(Rows from a 3D modeling dataset)
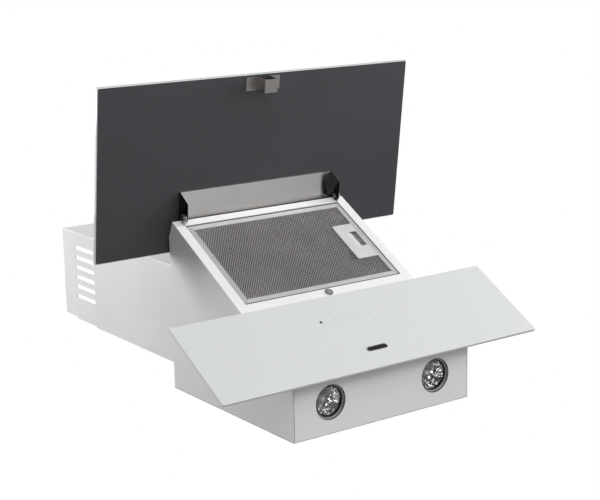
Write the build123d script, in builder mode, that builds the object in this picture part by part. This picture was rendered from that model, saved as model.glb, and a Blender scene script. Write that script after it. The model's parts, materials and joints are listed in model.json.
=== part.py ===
"""An angled range hood: a wedge-shaped suction box under a telescopic chimney, with a hinged glass panel over its
grease filter and a fixed glass panel with a touch strip under it.

Millimetres. +Z is up, +X is right as seen from the room, the wall is the plane Y = 0 and the room is towards -Y.
The origin lies on the wall, midway between the two hanging slots. The hinged panel stands fully open.
"""

import os
from math import atan2, cos, degrees, hypot, radians, sin, tan

from build123d import *

# Body: depths are measured from the wall, heights from the lamp face at its bottom
body_height = 332.0
lamp_face_depth = 94.0
nose_depth = 276.0
nose_drop = 12.0
nose_bevel = 25.0
sheet = 1.0
bend_radius = 1.5
lip = 12.0
seam_round = 0.9
hang_drop = 37.0
hang_spacing = 270.0
hang_slot_length = 16.0
hang_slot_width = 7.0
safety_height = 70.0
fit_gap = 0.1

# Front frame and its filter opening, measured down the slope from the nose
opening_width = 302.2
frame_bar = 16.9
opening_top = 13.1
opening_height = 190.9
opening_corner = 1.0
ledge = 7.0
rim_round = 0.6

# Grease filter
filter_side_gap = 1.0
filter_end_gap = 1.8
filter_recess = 1.0
filter_thickness = 9.0
filter_seat_gap = 0.05
filter_border = 9.4
filter_skin = 1.0
filter_round = 1.2
mesh_sheet = 0.8
layer_sheet = 0.6
layer_count = 3
hinge_tab_length = 14.0
hinge_tab_reach = 3.0
hinge_tab_sheet = 1.0
hinge_tab_drop = 1.5
hinge_tab_spacing = 120.0
hinge_slot_play = 0.8

# Filter handle with its latch slide
handle_reach = 50.6
handle_drop = 111.0
handle_height = 83.0
handle_plate = 1.6
handle_corner = 4.0
handle_wall = 1.2
window_inset = 13.2
window_width = 14.0
window_drop = 107.0
window_height = 36.0
window_ramp = 3.6
slide_inset = 19.5
slide_width = 18.7
slide_height = 41.0
slide_sheet = 1.2
slide_gap = 0.2
slide_travel = 5.0
tongue_width = 12.0
tongue_gap = 0.3

# Hinged upper panel
glass_width = 596.0
glass_thickness = 5.0
glass_corner = 2.0
glass_edge = 0.6
backing_thickness = 0.8
backing_inset = 1.5
panel_standoff = 26.6
panel_reach = 217.9
panel_tail = 60.8
open_angle = 112.2
pivot_drop = 5.3
pivot_height = 8.1
pivot_radius = 2.0
pivot_clearance = 0.05

# Hinge bracket on the upper panel, measured from the pivot, and the lugs that carry it
bracket_sheet = 1.5
bracket_to_free_edge = 38.9
bracket_to_tail = 6.8
ear_inset = 17.95
ear_far_corner = 24.6
ear_depth = 25.5
ear_radius = 7.5
ear_arc = 150.0
ear_shoulder = 6.5
ear_corner_round = 3.0
ear_gap = 0.3
lug_radius = 7.5
lug_sheet = 1.5
lug_lift = 0.4
lug_neck = 8.4
lug_neck_drop = 6.6
lug_foot = 10.0
lug_play = 0.2
screw_head_radius = 4.2
screw_head_height = 2.4
screw_slot = 1.0
screw_taper = 12.0
nut_across = 7.0
nut_height = 3.2
thread_end = 0.6

# Latch bracket on the upper panel and the magnet that holds it
latch_half_width = 12.5
latch_flange_half = 32.0
latch_height = 22.0
latch_sheet = 1.0
latch_centre = 202.2
latch_bend = 1.2
magnet_drop = 213.0
magnet_radius = 5.4
magnet_cup_wall = 1.2
magnet_cup_depth = 7.0
magnet_cup_floor = 1.5
magnet_proud = 1.8
magnet_gap = 0.2
magnet_step = 0.2
magnet_foot = 3.0

# Fixed lower panel and touch strip
lower_top = 225.2
lower_height = 159.7
carrier_sheet = 1.2
carrier_inset = 1.5
touch_drop = 275.5
touch_centre = -14.0
touch_length = 124.0
touch_height = 29.0
touch_depth = 9.0
touch_corner = 3.0
touch_wall = 1.5
touch_gap = 0.5
touch_shelf = 2.0
board_thickness = 1.6

# Lamps, with heights above the lamp face
lamp_spacing = 201.4
lamp_wall_distance = 48.8
bezel_inner = 26.3
bezel_tube = 0.6
bezel_proud = 0.3
bezel_height = 9.0
bezel_flange = 30.0
bezel_flange_sheet = 0.8
bezel_lip = 0.9
bezel_lip_level = 3.4
bezel_lip_height = 0.8
seal_inner = 22.8
seal_height = 1.6
lens_gap = 0.5
lens_thickness = 1.4
reflector_mouth = 22.4
reflector_waist = 17.6
reflector_wall = 0.8
reflector_depth = 24.0
reflector_throat = 7.0
reflector_neck = 5.0
capsule_radius = 4.0
capsule_length = 20.0
socket_radius = 11.0
socket_height = 14.0
socket_bore_depth = 3.0

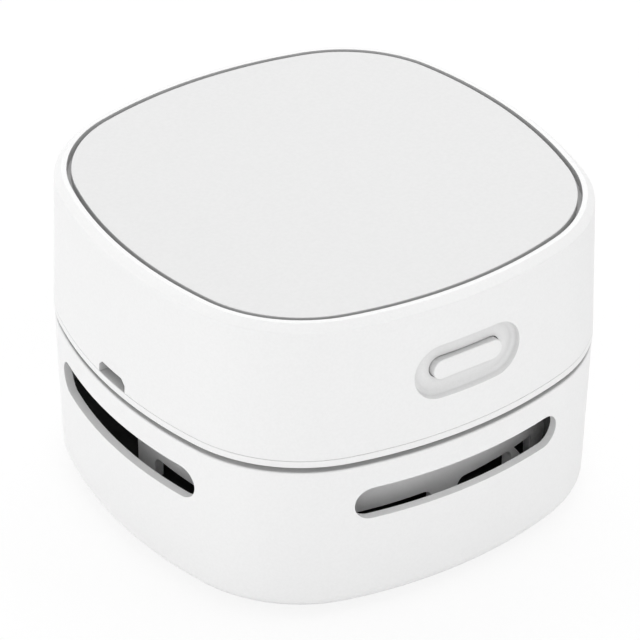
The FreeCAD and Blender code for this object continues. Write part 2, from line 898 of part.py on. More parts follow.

_Direction_.
Print all of the entries exactly as they are written.

_Answer to this exercise_.
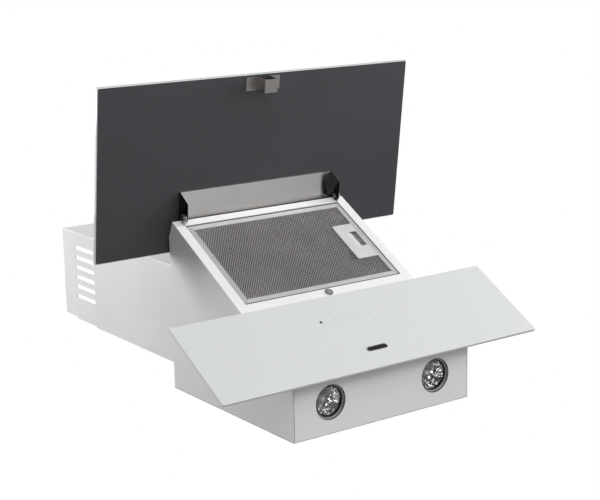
Write the build123d script, in builder mode, that builds the object in this picture part by part. This picture was rendered from that model, saved as model.glb, and a Blender scene script. Write that script after it. The model's parts, materials and joints are listed in model.json.
=== part.py ===
"""An angled range hood: a wedge-shaped suction box under a telescopic chimney, with a hinged glass panel over its
grease filter and a fixed glass panel with a touch strip under it.

Millimetres. +Z is up, +X is right as seen from the room, the wall is the plane Y = 0 and the room is towards -Y.
The origin lies on the wall, midway between the two hanging slots. The hinged panel stands fully open.
"""

import os
from math import atan2, cos, degrees, hypot, radians, sin, tan

from build123d import *

# Body: depths are measured from the wall, heights from the lamp face at its bottom
body_height = 332.0
lamp_face_depth = 94.0
nose_depth = 276.0
nose_drop = 12.0
nose_bevel = 25.0
sheet = 1.0
bend_radius = 1.5
lip = 12.0
seam_round = 0.9
hang_drop = 37.0
hang_spacing = 270.0
hang_slot_length = 16.0
hang_slot_width = 7.0
safety_height = 70.0
fit_gap = 0.1

# Front frame and its filter opening, measured down the slope from the nose
opening_width = 302.2
frame_bar = 16.9
opening_top = 13.1
opening_height = 190.9
opening_corner = 1.0
ledge = 7.0
rim_round = 0.6

# Grease filter
filter_side_gap = 1.0
filter_end_gap = 1.8
filter_recess = 1.0
filter_thickness = 9.0
filter_seat_gap = 0.05
filter_border = 9.4
filter_skin = 1.0
filter_round = 1.2
mesh_sheet = 0.8
layer_sheet = 0.6
layer_count = 3
hinge_tab_length = 14.0
hinge_tab_reach = 3.0
hinge_tab_sheet = 1.0
hinge_tab_drop = 1.5
hinge_tab_spacing = 120.0
hinge_slot_play = 0.8

# Filter handle with its latch slide
handle_reach = 50.6
handle_drop = 111.0
handle_height = 83.0
handle_plate = 1.6
handle_corner = 4.0
handle_wall = 1.2
window_inset = 13.2
window_width = 14.0
window_drop = 107.0
window_height = 36.0
window_ramp = 3.6
slide_inset = 19.5
slide_width = 18.7
slide_height = 41.0
slide_sheet = 1.2
slide_gap = 0.2
slide_travel = 5.0
tongue_width = 12.0
tongue_gap = 0.3

# Hinged upper panel
glass_width = 596.0
glass_thickness = 5.0
glass_corner = 2.0
glass_edge = 0.6
backing_thickness = 0.8
backing_inset = 1.5
panel_standoff = 26.6
panel_reach = 217.9
panel_tail = 60.8
open_angle = 112.2
pivot_drop = 5.3
pivot_height = 8.1
pivot_radius = 2.0
pivot_clearance = 0.05

# Hinge bracket on the upper panel, measured from the pivot, and the lugs that carry it
bracket_sheet = 1.5
bracket_to_free_edge = 38.9
bracket_to_tail = 6.8
ear_inset = 17.95
ear_far_corner = 24.6
ear_depth = 25.5
ear_radius = 7.5
ear_arc = 150.0
ear_shoulder = 6.5
ear_corner_round = 3.0
ear_gap = 0.3
lug_radius = 7.5
lug_sheet = 1.5
lug_lift = 0.4
lug_neck = 8.4
lug_neck_drop = 6.6
lug_foot = 10.0
lug_play = 0.2
screw_head_radius = 4.2
screw_head_height = 2.4
screw_slot = 1.0
screw_taper = 12.0
nut_across = 7.0
nut_height = 3.2
thread_end = 0.6

# Latch bracket on the upper panel and the magnet that holds it
latch_half_width = 12.5
latch_flange_half = 32.0
latch_height = 22.0
latch_sheet = 1.0
latch_centre = 202.2
latch_bend = 1.2
magnet_drop = 213.0
magnet_radius = 5.4
magnet_cup_wall = 1.2
magnet_cup_depth = 7.0
magnet_cup_floor = 1.5
magnet_proud = 1.8
magnet_gap = 0.2
magnet_step = 0.2
magnet_foot = 3.0

# Fixed lower panel and touch strip
lower_top = 225.2
lower_height = 159.7
carrier_sheet = 1.2
carrier_inset = 1.5
touch_drop = 275.5
touch_centre = -14.0
touch_length = 124.0
touch_height = 29.0
touch_depth = 9.0
touch_corner = 3.0
touch_wall = 1.5
touch_gap = 0.5
touch_shelf = 2.0
board_thickness = 1.6

# Lamps, with heights above the lamp face
lamp_spacing = 201.4
lamp_wall_distance = 48.8
bezel_inner = 26.3
bezel_tube = 0.6
bezel_proud = 0.3
bezel_height = 9.0
bezel_flange = 30.0
bezel_flange_sheet = 0.8
bezel_lip = 0.9
bezel_lip_level = 3.4
bezel_lip_height = 0.8
seal_inner = 22.8
seal_height = 1.6
lens_gap = 0.5
lens_thickness = 1.4
reflector_mouth = 22.4
reflector_waist = 17.6
reflector_wall = 0.8
reflector_depth = 24.0
reflector_throat = 7.0
reflector_neck = 5.0
capsule_radius = 4.0
capsule_length = 20.0
socket_radius = 11.0
socket_height = 14.0
socket_bore_depth = 3.0

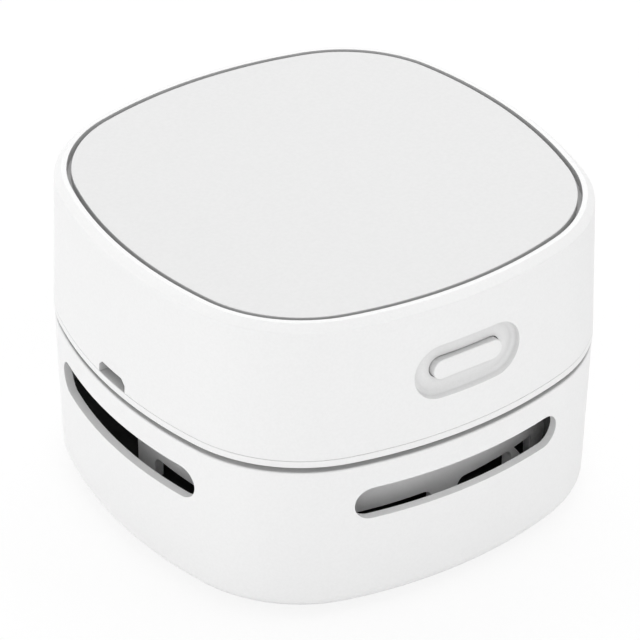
The FreeCAD and Blender code for this object continues. Write part 2, from line 898 of part.py on. More parts follow.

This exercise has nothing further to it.